We’ve crossed the frontier. “Two years ago,” he says, “we had [“Rocketboom”’s] Amanda Congdon. She was doing video on the web. [We said,] ‘I know this sounds a little bit ahead of the curve, but it’s gonna happen.’ Then YouTube happened like five minutes later. Now it’s down to the real point of the thing: These tools are here and people are using them. Everyone can put video on their blog. Now it’s how to make good videos.”
This year’s conference features a special video walking tour of Greensboro hosted by local luminary Tom Lassiter and noted video blogger Robert Scoble, whom Cone describes as “a folk hero in this business.”

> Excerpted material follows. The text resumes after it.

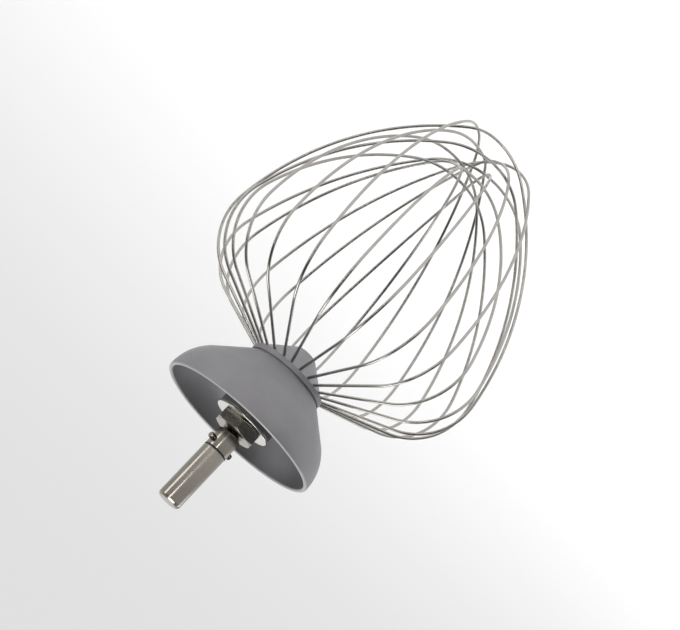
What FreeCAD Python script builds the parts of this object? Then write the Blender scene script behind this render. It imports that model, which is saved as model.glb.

Other breakout subjects include social networks, video games, e-mail marketing, news and opinion blogging, plagiarism and podcasting, helmed by guys like Chris Rabb, Matthew Gross and Anil Dash. Cone acknowledges that you may have never heard of these people.
“[David] Weinberger had the great quote,” Cone says. “‘In the future, everybody will be famous for fifteen people.’” There is a social aspect as well. On Friday night David Hoggard hosts his annual barbecue for all conference attendees (and whomever else wants to show up), and the downtown restaurants and bars should teem with the blogerati until late Friday night.
But the real action will be in the lecture halls at NC A&T University, where knowledge will be shared, passions reignited, potential realized and pages turned.
“It’s so far beyond blogging now,” Cone says. “We spoke up first, but we take no special credit. Greensboro was ahead of the curve in putting this conference on. But you’re supposed to take the fire and then light your own fire.”